A
democracia brasileira, nos últimos dias, deu mais alguns passos na perigosa
trilha em que entrou. O Supremo Tribunal Federal (STF) aumentou a insegurança
jurídica, ao dar vários sinais de que os ministros tomam decisões que mudam a
vida do país seguindo a lógica das brigas internas da corte. A Câmara entregou
a Comissão de Constituição e Justiça a uma deputada que esteve em atos que
propuseram rasgar a Carta e a Comissão do Meio Ambiente a quem faz parte da
tropa antiambiental. O presidente mais uma vez ameaçou o país com a ditadura,
contando para isso com o silêncio dos generais.
A decisão do ministro Edson Fachin obedece à lógica de que se o caso não é relativo à Petrobras não tem que ficar na 13ª Vara Federal em Curitiba. A dúvida que permanece é por que levar tantos anos para descobrir a procedência da tese sempre apresentada pelos advogados do ex-presidente. Fachin explicou em entrevista a Aguirre Talento e Bela Megale do GLOBO que o assunto havia sido mencionado, mas que ele não recebeu pedido direto da defesa de Lula até novembro de 2020. O ministro disse que a Justiça tem que ser imparcial e apartidária. É verdade. Mas também precisa ser tempestiva. A intempestividade pareceu mais um lance da briga entre duas das onze ilhas da corte
O
ministro Gilmar Mendes afirma que é insuspeito. E explicou por quê: “ao
contrário da ministra Cármen, dos ministros Lewandowski e Fachin, não cheguei
aqui pelas mãos do Partido dos Trabalhadores.” Isso quer dizer que os outros
três ministros são suspeitos em ações do PT? Ou que ele é suspeito para julgar
os casos do PSDB? Ele acusa o ex-juiz Sergio Moro de ter se tornado inimigo do
réu, quando ele próprio dá demonstrações constantes desse sentimento em relação
ao ex-juiz e aos procuradores.
Depois
do duelo jurídico entre Fachin e Gilmar para saber quem tem a última palavra no
destino de um ex-presidente da República, outro conflito emergiu no plenário
virtual do STF. Na quinta-feira, o ministro Marco Aurélio chamou o ministro
Luiz Fux de autoritário e o ministro Alexandre de Moraes de xerife. Foi mais um
sinal ruim. Não é a primeira vez que as divisões na mais alta corte são
expostas, mas esta semana houve um concentrado de votos idiossincráticos e
falas pontiagudas. Quem acredita na democracia defende o STF dos ataques
bolsonaristas, mas, na devastação institucional em que vivemos, certos
ministros deveriam entender que seus ombros envergam as togas não a título
pessoal, mas em nosso nome.
A Câmara
enfraqueceu o sistema de check and balances ao fazer duas escolhas para as
comissões. Não é uma questão partidária que torna a deputada Bia Kicis (PSL-DF)

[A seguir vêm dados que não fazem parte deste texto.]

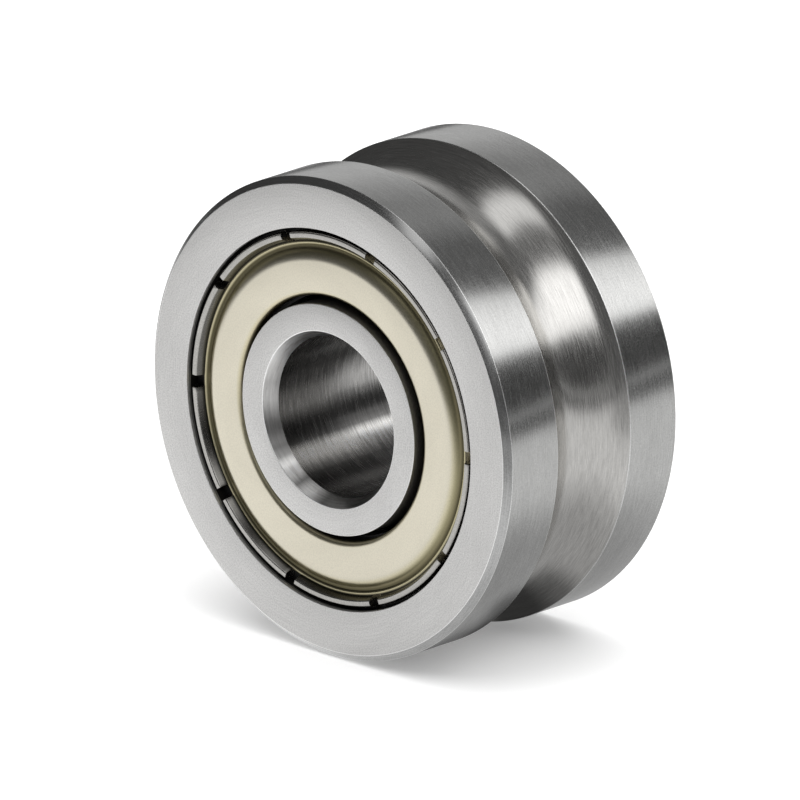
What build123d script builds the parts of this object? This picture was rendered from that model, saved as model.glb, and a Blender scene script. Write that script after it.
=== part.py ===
"""U-groove track roller: a grooved outer ring on two rows of balls, with a pressed shield on each face.

Millimetres. The axis of rotation is Y, the front face looks towards -Y, +Z is up, and the origin is
the centre of the bore at mid-width.
"""

from build123d import *
import math
import os

# Outer ring
roller_diameter = 24.0
roller_width = 12.0
rim_chamfer = 0.33
groove_radius = 3.05          # seats a 6 mm round rail
groove_width = 5.04
groove_lip_round = 0.06

# Inner ring
bore_diameter = 8.0
bore_chamfer_width = 0.40
bore_chamfer_depth = 0.72
inner_ring_wall = 1.75
edge_break = 0.03             # small bevel on every ground edge of a face

# Balls and raceways
ball_diameter = 3.175
balls_per_row = 10
row_spacing = 5.2             # between the centre planes of the two rows
raceway_depth = 0.45          # from a shoulder down to the bottom of its raceway
raceway_conformity = 0.52     # raceway radius as a share of the ball's diameter
ball_clearance = 0.01         # radial, at each raceway

# Cages
pocket_clearance = 0.06
cage_wall = 1.6
cage_back = 0.5               # solid ring behind the balls
cage_prong = 0.65             # reach of the prongs past the balls' centres
cage_gap = 0.25               # from the inner ring to the cage

# Shields
shield_sheet = 0.26
shield_recess = 0.20          # from the roller's face down to the shield's flat
shield_step = 0.30            # from the flat down to the valley
shield_seat_width = 1.45      # land in the outer ring that the shield sits on
shield_gap = 0.33             # from the inner ring to the shield
shield_collar = 0.50          # height of the turned-down collar at the shield's bore
step_run = 0.33
shoulder_share = 0.64         # share of the step's slope taken by the round at its top
foot_share = 0.24             # and by the round at its foot
valley_width = 0.16
lip_width = 0.24
lip_rise = 0.07
notch_drop = 0.03             # from the lip down to the foot of the petals
petal_width = 0.70            # from that foot out to the recess wall
petal_slope = 0.19
petal_crown_depth = 0.10      # from the roller's face down to the petals' crown
petal_crown_width = 0.28
petal_side_run = 0.05
petal_side_drop = 0.38        # from the crown down to the bottom of the gap along the wall
gap_fall = 0.06
slot_count = 10
slot_width = 0.62
first_slot_angle = 0.9        # degrees, from +X towards +Z

# What follows from them
half_width = roller_width / 2
rim_radius = roller_diameter / 2
bore_radius = bore_diameter / 2
ball_radius = ball_diameter / 2
row_offset = row_spacing / 2
inner_ring_radius = bore_radius + inner_ring_wall
ball_circle_radius = inner_ring_radius - raceway_depth + ball_clearance + ball_radius
outer_raceway_radius = ball_circle_radius + ball_radius + ball_clearance
shoulder_radius = outer_raceway_radius - raceway_depth
recess_radius = shoulder_radius + shield_seat_width
seat_depth = shield_recess + shield_step + shield_sheet
raceway_curve = raceway_conformity * ball_diameter
groove_centre_radius = rim_radius + math.sqrt(groove_radius**2 - (groove_width / 2) ** 2)
groove_bottom_radius = groove_centre_radius - groove_radius


def raceway_half_width():
    """Half the width of a raceway where it meets its shoulder."""
    centre_height = raceway_curve - raceway_depth
    return math.sqrt(raceway_curve**2 - centre_height**2)


def turned(edges):
    """A solid turned about the Y axis from edges drawn with X as the radius."""
    return revolve(make_face(edges), axis=Axis.Y)


def polyline_edges(points):
    """Straight edges through points, in order and open at the end."""
    return [Line(start, end) for start, end in zip(points, points[1:])]


def raceway_edge(shoulder, bottom, row, direction):
    """The arc of one raceway, from one shoulder edge to the other."""
    reach = raceway_half_width() * direction
    return ThreePointArc((shoulder, row - reach), (bottom, row), (shoulder, row + reach))


def make_outer_ring():
    """Two flanges, the rail groove, a shield recess in each face and two inner raceways."""
    groove_edge = groove_width / 2
    seat = half_width - seat_depth
    raceway = raceway_half_width()
    upper = [
        (shoulder_radius, row_offset + raceway),
        (shoulder_radius, seat),
        (recess_radius, seat),
        (recess_radius, half_width - edge_break),
        (recess_radius + edge_break, half_width),
        (rim_radius - rim_chamfer, half_width),
        (rim_radius, half_width - rim_chamfer),
        (rim_radius, groove_edge),
    ]
    lower = [(radius, -y) for radius, y in reversed(upper)]
    edges = polyline_edges(upper)
    edges.append(ThreePointArc(upper[-1], (groove_bottom_radius, 0), lower[0]))
    edges += polyline_edges(lower)
    edges.append(raceway_edge(shoulder_radius, outer_raceway_radius, -row_offset, 1))
    edges.append(Line((shoulder_radius, raceway - row_offset), (shoulder_radius, row_offset - raceway)))
    edges.append(raceway_edge(shoulder_radius, outer_raceway_radius, row_offset, 1))
    ring = turned(edges)
    lips = [
        edge
        for edge in ring.edges().filter_by(GeomType.CIRCLE)
        if abs(edge.radius - rim_radius) < 1e-3 and abs(abs(edge.center().Y) - groove_edge) < 1e-3
    ]
    return fillet(lips, groove_lip_round)


def make_inner_ring():
    """The ring that is clamped to the stud, with two outer raceways and a chamfered bore."""
    raceway = raceway_half_width()
    bottom = inner_ring_radius - raceway_depth
    bore = [
        (inner_ring_radius - edge_break, -half_width),
        (bore_radius + bore_chamfer_width, -half_width),
        (bore_radius, bore_chamfer_depth - half_width),
        (bore_radius, half_width - bore_chamfer_depth),
        (bore_radius + bore_chamfer_width, half_width),
        (inner_ring_radius - edge_break, half_width),
        (inner_ring_radius, half_width - edge_break),
        (inner_ring_radius, row_offset + raceway),
    ]
    edges = polyline_edges(bore)
    edges.append(raceway_edge(inner_ring_radius, bottom, row_offset, -1))
    edges.append(Line((inner_ring_radius, row_offset - raceway), (inner_ring_radius, raceway - row_offset)))
    edges.append(raceway_edge(inner_ring_radius, bottom, -row_offset, -1))
    edges.append(Line((inner_ring_radius, -row_offset - raceway), (inner_ring_radius, edge_break - half_width)))
    edges.append(Line((inner_ring_radius, edge_break - half_width), bore[0]))
    return turned(edges)


def shield_section():
    """Corners of the front shield's section: radius, depth below the face, corner radius."""
    collar = inner_ring_radius + shield_gap
    flat = shield_recess
    valley = shield_recess + shield_step
    under = valley + shield_sheet
    notch = recess_radius - petal_width
    lip = notch - lip_width / 2
    step_bottom = lip - lip_width / 2 - valley_width
    step_top = step_bottom - step_run
    crown_inner = notch + petal_slope
    crown_outer = crown_inner + petal_crown_width
    gap_floor = petal_crown_depth + petal_side_drop
    slope_reach = math.hypot(step_run, shield_step) / math.tan(math.atan2(shield_step, step_run) / 2)
    return [
        (collar, flat + shield_collar, 0),
        (collar, flat, 1.1 * shield_sheet),
        (step_top, flat, shoulder_share * slope_reach),
        (step_bottom, valley, foot_share * slope_reach),
        (step_bottom + valley_width, valley, 0.3 * shield_sheet),
        (lip, valley - lip_rise, 0.3 * shield_sheet),
        (notch, valley - lip_rise + notch_drop, 0.1 * shield_sheet),
        (crown_inner, petal_crown_depth, 0.35 * shield_sheet),
        (crown_outer, petal_crown_depth, 0.35 * shield_sheet),
        (crown_outer + petal_side_run, gap_floor, 0.15 * shield_sheet),
        (recess_radius, gap_floor + gap_fall, 0),
        (recess_radius, under, 0),
        (step_bottom - shield_sheet / 4, under, 0.4 * shield_sheet),
        (step_top - shield_sheet / 2, flat + shield_sheet, 0.4 * shield_sheet),
        (collar + shield_sheet, flat + shield_sheet, 0.2 * shield_sheet),
        (collar + shield_sheet, flat + shield_collar, 0),
    ]


def make_front_shield():
    """The pressed sheet ring, with its hemmed rim cut into petals by evenly spaced slots."""
    section = shield_section()
    outline = FilletPolyline(
        *[(radius, depth - half_width) for radius, depth, _ in section],
        radius=[corner for _, _, corner in section],
        close=True,
    )
    shield = revolve(make_face(outline.edges()), axis=Axis.Y)
    slot_start = recess_radius - petal_width
    slot_length = petal_width + slot_width / 2
    slot = Pos(slot_start + slot_length / 2, shield_recess - half_width, 0) * Box(
        slot_length, 4 * (shield_sheet + shield_step), slot_width
    )
    slots = [
        Rot(0, -first_slot_angle - index * 360 / slot_count, 0) * slot for index in range(slot_count)
    ]
    return shield - slots


def ball_places(row):
    """A plane at each ball of one row: its normal points outwards and its X to mid-width.

    The second row stands half a pitch round from the first.
    """
    side = 1 if row > 0 else -1
    pitch = 2 * math.pi / balls_per_row
    places = []
    for index in range(balls_per_row):
        angle = (index + side / 4) * pitch
        outwards = Vector(math.cos(angle), 0, math.sin(angle))
        centre = outwards * ball_circle_radius + Vector(0, row, 0)
        places.append(Plane(origin=centre, x_dir=(0, -side, 0), z_dir=outwards))
    return places


def make_cage(row):
    """A snap-in crown cage: a ring behind the balls with open pockets towards mid-width."""
    side = 1 if row > 0 else -1
    inside = inner_ring_radius + cage_gap
    pocket_radius = ball_radius + pocket_clearance
    front = row - side * cage_prong
    back = row + side * (pocket_radius + cage_back)
    section = Polyline(
        (inside, front),
        (inside + cage_wall, front),
        (inside + cage_wall, back),
        (inside, back),
        close=True,
    )
    ring = revolve(make_face(section.edges()), axis=Axis.Y)
    return ring - [place * Sphere(pocket_radius) for place in ball_places(row)]


def make_pieces():
    """Every piece at its place, by name."""
    front_shield = make_front_shield()
    pieces = {
        "outer_ring": make_outer_ring(),
        "inner_ring": make_inner_ring(),
        "front_shield": front_shield,
        "rear_shield": mirror(front_shield, about=Plane.XZ),
    }
    for side, row in (("front", -row_offset), ("rear", row_offset)):
        pieces[f"{side}_cage"] = make_cage(row)
        for number, place in enumerate(ball_places(row), start=1):
            pieces[f"ball_{side}_{number:02d}"] = place * Sphere(ball_radius)
    return pieces


os.makedirs("parts", exist_ok=True)
for name, piece in make_pieces().items():
    export_step(piece, f"parts/{name}.step")
    print(name, round(piece.volume, 3))
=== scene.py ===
import bpy
import math
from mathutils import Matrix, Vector


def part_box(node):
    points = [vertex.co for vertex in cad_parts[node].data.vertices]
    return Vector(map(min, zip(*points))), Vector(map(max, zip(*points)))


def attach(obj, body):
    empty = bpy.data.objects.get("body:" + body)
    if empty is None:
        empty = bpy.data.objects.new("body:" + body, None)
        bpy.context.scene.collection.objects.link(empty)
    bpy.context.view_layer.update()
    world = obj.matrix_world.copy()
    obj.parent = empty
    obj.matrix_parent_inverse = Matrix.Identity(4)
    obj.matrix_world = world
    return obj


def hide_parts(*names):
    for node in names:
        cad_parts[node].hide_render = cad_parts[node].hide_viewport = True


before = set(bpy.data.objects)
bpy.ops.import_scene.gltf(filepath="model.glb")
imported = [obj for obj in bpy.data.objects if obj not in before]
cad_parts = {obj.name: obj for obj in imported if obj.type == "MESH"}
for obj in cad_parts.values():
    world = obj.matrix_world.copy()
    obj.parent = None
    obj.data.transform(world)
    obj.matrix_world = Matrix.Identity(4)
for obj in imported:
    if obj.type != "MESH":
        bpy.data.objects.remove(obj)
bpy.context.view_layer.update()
mm = 0.001
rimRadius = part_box("outer_ring")[1].z
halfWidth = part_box("outer_ring")[1].y
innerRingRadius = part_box("inner_ring")[1].z
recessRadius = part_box("front_shield")[1].z
fullTurn = 2 * math.pi


# Camera at the photograph's angle
cameraSetup = {
    "azimuth": 43.96,
    "elevation": 18.29,
    "lens": 1500,
    "sensor": 36,
    "imageSize": 800,
    "pixelsPerRimRadius": 248.7,
    "centrePixel": (414.5, 391.9),
}


def makeCamera(s):
    azimuth, elevation = math.radians(s["azimuth"]), math.radians(s["elevation"])
    back = Vector((
        math.sin(azimuth) * math.cos(elevation),
        -math.cos(azimuth) * math.cos(elevation),
        math.sin(elevation),
    ))
    pixel = rimRadius / s["pixelsPerRimRadius"]
    distance = s["lens"] / s["sensor"] * s["imageSize"] * pixel
    turn = (-back).to_track_quat("-Z", "Y")
    sideways = (s["imageSize"] / 2 - s["centrePixel"][0]) * pixel
    upwards = (s["centrePixel"][1] - s["imageSize"] / 2) * pixel
    bpy.ops.object.camera_add(location=back * distance + turn @ Vector((sideways, upwards, 0)))
    camera = bpy.context.object
    camera.rotation_mode = "QUATERNION"
    camera.rotation_quaternion = turn
    camera.data.lens = s["lens"]
    camera.data.sensor_width = s["sensor"]
    camera.data.clip_start = distance / 2
    camera.data.clip_end = distance * 4
    bpy.context.scene.camera = camera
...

a pessoa errada para presidir a Comissão de Constituição e Justiça. São as suas
manifestações em rede, ou nas ruas. Ela é uma radical e por isso não terá o
equilíbrio necessário. Kicis esteve em atos que pediram um novo AI-5, o Ato
Institucional que fechou o Congresso e cassou deputados na ditadura. A deputada
Carla Zambelli (PSL-SP) fará o oposto do que se espera de uma presidente da
Comissão de Meio Ambiente. O governo está fazendo uma demolição do aparato
legal que protege o meio ambiente. O legislativo precisava ser o freio e o
contrapeso dessa ação de passar a boiada pela cerca das leis.
O
executivo trabalha contra a democracia. Isso já virou rotina. Basta ouvir o que
o presidente diz. Sua visão distorcida do artigo 142 da Constituição, sobre o
papel das Forças Armadas, é sempre jogada na cara do país como ameaça. Ele está
tentando mudar o que quis dizer com “o meu Exército”, afirmando que se referia
aos seus seguidores, mas a Arma nada fez para lembrar que ela pertence ao país.

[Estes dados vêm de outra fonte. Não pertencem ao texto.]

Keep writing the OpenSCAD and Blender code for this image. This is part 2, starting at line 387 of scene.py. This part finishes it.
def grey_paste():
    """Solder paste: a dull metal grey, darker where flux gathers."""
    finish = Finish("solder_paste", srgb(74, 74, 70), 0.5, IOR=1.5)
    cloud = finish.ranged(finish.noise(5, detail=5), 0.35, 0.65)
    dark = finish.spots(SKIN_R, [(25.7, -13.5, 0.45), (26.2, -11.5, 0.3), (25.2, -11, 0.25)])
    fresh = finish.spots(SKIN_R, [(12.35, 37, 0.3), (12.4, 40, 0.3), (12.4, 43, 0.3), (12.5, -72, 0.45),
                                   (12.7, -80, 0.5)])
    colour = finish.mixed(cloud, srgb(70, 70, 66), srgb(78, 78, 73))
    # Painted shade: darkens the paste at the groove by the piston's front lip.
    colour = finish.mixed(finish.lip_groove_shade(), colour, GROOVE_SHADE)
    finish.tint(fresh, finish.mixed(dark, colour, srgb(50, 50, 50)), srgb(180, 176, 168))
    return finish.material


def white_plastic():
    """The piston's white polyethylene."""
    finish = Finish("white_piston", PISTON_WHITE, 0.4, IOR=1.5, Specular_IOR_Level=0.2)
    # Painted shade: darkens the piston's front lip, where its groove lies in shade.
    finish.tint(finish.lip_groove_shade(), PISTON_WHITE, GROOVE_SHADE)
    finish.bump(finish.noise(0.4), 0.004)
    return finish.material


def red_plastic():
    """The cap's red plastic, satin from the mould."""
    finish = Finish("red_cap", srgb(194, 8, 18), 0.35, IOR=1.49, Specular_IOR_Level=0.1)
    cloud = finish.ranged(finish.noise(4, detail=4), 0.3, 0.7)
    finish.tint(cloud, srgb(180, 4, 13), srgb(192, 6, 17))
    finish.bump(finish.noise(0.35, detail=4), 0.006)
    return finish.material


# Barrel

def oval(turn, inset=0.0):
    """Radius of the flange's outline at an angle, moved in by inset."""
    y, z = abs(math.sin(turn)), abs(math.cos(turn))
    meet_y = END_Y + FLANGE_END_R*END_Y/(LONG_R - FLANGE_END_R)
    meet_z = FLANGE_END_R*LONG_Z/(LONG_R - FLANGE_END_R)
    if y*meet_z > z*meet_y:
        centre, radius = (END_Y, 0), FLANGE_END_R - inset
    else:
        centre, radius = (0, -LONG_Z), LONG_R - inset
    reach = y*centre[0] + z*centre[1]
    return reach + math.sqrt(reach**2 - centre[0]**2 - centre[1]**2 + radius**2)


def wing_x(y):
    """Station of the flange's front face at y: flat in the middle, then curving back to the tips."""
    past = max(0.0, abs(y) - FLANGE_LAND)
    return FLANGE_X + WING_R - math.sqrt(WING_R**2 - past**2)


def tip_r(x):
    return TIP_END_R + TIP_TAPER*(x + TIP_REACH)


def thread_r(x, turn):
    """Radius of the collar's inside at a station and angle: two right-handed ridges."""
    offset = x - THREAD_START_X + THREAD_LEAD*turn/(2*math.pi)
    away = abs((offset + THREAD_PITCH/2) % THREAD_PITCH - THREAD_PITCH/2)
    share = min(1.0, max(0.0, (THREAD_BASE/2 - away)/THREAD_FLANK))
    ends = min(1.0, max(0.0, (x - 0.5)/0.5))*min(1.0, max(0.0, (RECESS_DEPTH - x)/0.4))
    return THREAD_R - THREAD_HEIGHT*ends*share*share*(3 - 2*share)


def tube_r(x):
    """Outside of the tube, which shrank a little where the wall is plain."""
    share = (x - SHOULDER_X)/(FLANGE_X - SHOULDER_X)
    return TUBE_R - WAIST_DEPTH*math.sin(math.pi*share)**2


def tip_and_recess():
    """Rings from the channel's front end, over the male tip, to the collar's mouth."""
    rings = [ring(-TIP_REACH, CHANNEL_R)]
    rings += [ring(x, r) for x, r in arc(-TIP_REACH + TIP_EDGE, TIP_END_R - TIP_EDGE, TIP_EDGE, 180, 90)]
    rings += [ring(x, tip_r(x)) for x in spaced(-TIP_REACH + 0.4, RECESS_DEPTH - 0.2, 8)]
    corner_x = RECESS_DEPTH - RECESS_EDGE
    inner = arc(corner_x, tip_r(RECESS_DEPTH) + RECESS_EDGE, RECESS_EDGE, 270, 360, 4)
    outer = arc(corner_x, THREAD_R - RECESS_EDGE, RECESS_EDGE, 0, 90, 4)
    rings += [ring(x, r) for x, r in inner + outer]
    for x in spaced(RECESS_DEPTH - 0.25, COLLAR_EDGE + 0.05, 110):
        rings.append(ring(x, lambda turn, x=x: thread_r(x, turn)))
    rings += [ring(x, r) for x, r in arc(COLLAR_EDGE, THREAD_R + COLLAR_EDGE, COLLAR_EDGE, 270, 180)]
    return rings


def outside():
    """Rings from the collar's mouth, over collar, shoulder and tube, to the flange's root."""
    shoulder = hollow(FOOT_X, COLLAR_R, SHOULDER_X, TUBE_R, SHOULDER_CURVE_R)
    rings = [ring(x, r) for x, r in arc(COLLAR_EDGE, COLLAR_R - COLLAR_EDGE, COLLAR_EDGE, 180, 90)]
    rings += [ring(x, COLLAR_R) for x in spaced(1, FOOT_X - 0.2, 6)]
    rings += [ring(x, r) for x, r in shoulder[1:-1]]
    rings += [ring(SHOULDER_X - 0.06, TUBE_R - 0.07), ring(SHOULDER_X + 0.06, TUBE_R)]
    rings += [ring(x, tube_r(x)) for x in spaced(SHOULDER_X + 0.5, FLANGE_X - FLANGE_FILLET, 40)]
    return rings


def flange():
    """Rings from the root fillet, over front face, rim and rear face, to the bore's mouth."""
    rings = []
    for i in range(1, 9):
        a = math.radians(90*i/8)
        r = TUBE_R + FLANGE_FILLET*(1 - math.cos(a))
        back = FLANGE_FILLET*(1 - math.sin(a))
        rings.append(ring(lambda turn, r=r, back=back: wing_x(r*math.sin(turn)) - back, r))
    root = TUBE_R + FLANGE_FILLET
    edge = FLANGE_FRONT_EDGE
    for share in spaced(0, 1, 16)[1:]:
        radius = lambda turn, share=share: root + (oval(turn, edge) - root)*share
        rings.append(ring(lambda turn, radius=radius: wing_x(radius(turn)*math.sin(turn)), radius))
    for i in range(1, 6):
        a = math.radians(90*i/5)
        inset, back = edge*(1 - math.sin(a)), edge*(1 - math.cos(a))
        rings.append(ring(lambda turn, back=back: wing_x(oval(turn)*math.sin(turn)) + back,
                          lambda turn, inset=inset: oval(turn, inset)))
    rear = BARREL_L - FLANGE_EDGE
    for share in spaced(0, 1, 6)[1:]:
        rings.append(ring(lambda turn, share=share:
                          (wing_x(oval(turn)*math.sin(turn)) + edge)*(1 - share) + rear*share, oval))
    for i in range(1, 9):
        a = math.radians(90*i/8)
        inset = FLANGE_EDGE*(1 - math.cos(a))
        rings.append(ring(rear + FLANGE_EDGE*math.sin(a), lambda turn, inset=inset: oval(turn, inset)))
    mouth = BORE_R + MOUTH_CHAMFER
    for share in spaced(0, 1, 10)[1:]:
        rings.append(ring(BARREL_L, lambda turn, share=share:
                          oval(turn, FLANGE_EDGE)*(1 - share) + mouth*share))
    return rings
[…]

Bolsonaro mostrou no Sebrae, no seu habitual tom colérico, que continua prisioneiro da visão conspiratória. Mentiu que o país está há um ano em lockdown e afirmou que isso está sendo feito para atingi-lo. “Até quando aguentaremos a irresponsabilidade do lockdown?” E tudo “só consegue atingir o presidente da República”. Bolsonaro chamou de “estado de sítio” as medidas protetivas tomadas em todos os países do mundo. Houve quem se iludisse, achando que a elegibilidade de Lula iria convencê-lo a mudar. Exceto por aceitar, enfim, a forma esférica da Terra, no resto Bolsonaro continua sendo negacionista. Ele ameaça a saúde dos brasileiros e a democracia. Quando os outros poderes falham, o país fica ainda mais vulnerável ao candidato a tirano que nos governa.